Despite this, you sometimes find bathrooms with no soap - not just out of soap, but none that is provided (ew!). The lack of soap (uncommon, but not unheard of), seems out of place with the clean, super-hygiene oriented toilet technology.  Likewise, in toilets where soap is not provided usually there is no hand dryer either. I carried my own supply.

Overall, Japanese restrooms are very clean, even in  public places, like in subway stations.

4)  On dining
In Japan, it is customary to say itadakimasu. (lit. I humbly receive" before starting to eat a meal. When saying itadakimasu, both hands are put together in front of the chest or on the lap.  Another customary and important etiquette is to say go-chiso-sama deshita (lit. "it was a feast") to the host after the meal and the restaurant staff when leaving.

Hot towels 
Before eating, most dining places provide either a hot or cold towel or a plastic-wrapped wet napkin (o-shibori). This is for cleaning hands before eating (and not after). It is rude to use them to wash the face or any part of the body other than the hands though some Japanese men use their o-shibori to wipe their faces in less formal places. Accept o-shibori with both hands when a server hands you the towel. When finished, fold or roll up your oshibori and place it on the table. It is impolite to use o-shibori towels to wipe any spills on the table.  In the Karaoke bar where we have been to, hostess provides a rolled towel every time you come out from the toilet.

Japan can boast of their excellent service.  Japanese service is (almost always) polite and diligent. The best thing is that staff aren't motivated by tips. No tippings in Japan, unless customer is overly impressed, he can give a tip (but inside an envelope before handing it).  Great service in Japan seems to be a purpose in itself  and a recognition that the customer is the one who maintains the  business, and therefore must be well served.

Plastic display of food
They make plastic food look like replicas of what would be an actual food to be served, and it is everywhere, both outside in an actual size display and in  a small scale in their menus inside.


Japanese cuisine
It is not only sushi, they have various types of food.  Although there are not plenty of international restaurants to choose from (only about 10%) compared with Japanese restaurants. Contrary to my belief that Japanese eat a lot of vegetables, we found it difficult to order a strictly veggie menu. Although specified as veggie menu, dishes usually contained meat stock.  Raw cabbage is their substitute to the European lettuce, even used as appetizer dipped in mayonnaise.

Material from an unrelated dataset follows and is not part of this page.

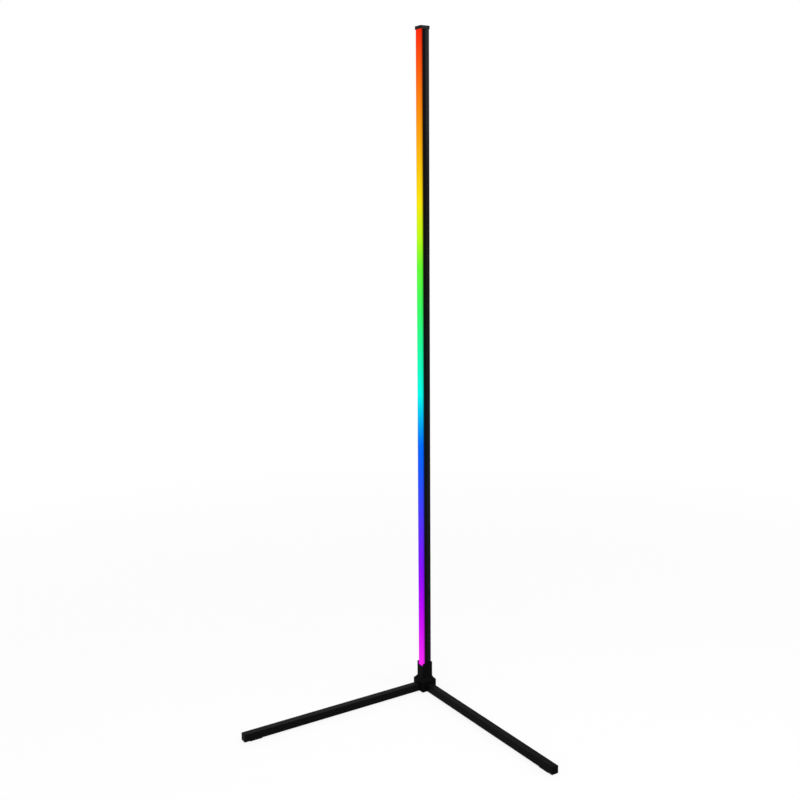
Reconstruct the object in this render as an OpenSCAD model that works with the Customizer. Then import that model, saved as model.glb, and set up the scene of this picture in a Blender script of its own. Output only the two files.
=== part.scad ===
// Corner floor lamp: a slim upright light that stands over the corner of two level legs.
// The origin is on the pole's axis at the floor. +Z is up, in millimetres.
// The light faces -X. One leg runs along -X and the other along -Y.

/* [Overall] */
// Height from the floor to the top of the cap
total_h = 1420; // [1000:10:1800]
// Thickness of the soft pads under the hub and the legs
pad_t = 1.5; // [1:0.1:3]

/* [Pole channel] */
// Width of the pole across the light, and its depth from back to light
pole_w = 20; // [18:0.5:23]
// Depth of the aluminium, from its back to its front edges
channel_d = 16.2; // [14.6:0.1:16.4]
// Thickness of the channel's walls
channel_wall = 1.2; // [1:0.05:1.4]
// Radius of the channel's back corners
channel_r = 0.8; // [0.4:0.1:1.2]
// Depth of the closed space at the back, which holds the joiners
joiner_space = 2.6; // [2.4:0.1:3]
// Thickness of the shelf that carries the light strip
shelf_t = 1; // [0.8:0.1:1.4]
// Size of the small lips that hold the diffuser
lip = 0.5; // [0.3:0.1:0.7]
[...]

Sushi and Sashimi are their star dishes, and food presentation is an art by itself.  Fresh fish is not only commonly served in fish markets but also in some restaurants, where the owner catches the fish himself and serves it whole when it is a fresh catch.  Whatever is left of Sashimi is cooked over the grill.

In Yataiya in Nishoji, Kyoto
But equally popular are Udon, Soba, Ramen and Tempura.

Udon in Omen Kodaiji

Soba in Soba Yoshimura in Arashiyama
Also popular is the Teppanyaki, where they cook almost everything on the grill, from vegetables to sea foods. noodles and meat. The customers are given a small spatula to serve themselves directly from the grill.  Note the halve of Otomiyaki, a Japanese omelette.

Teppanyaki Franky in Nishoji, Kyoto

Bento is a meal, often consisting in rice, fish or meat and cooked vegetables, usually served in a specially divided box.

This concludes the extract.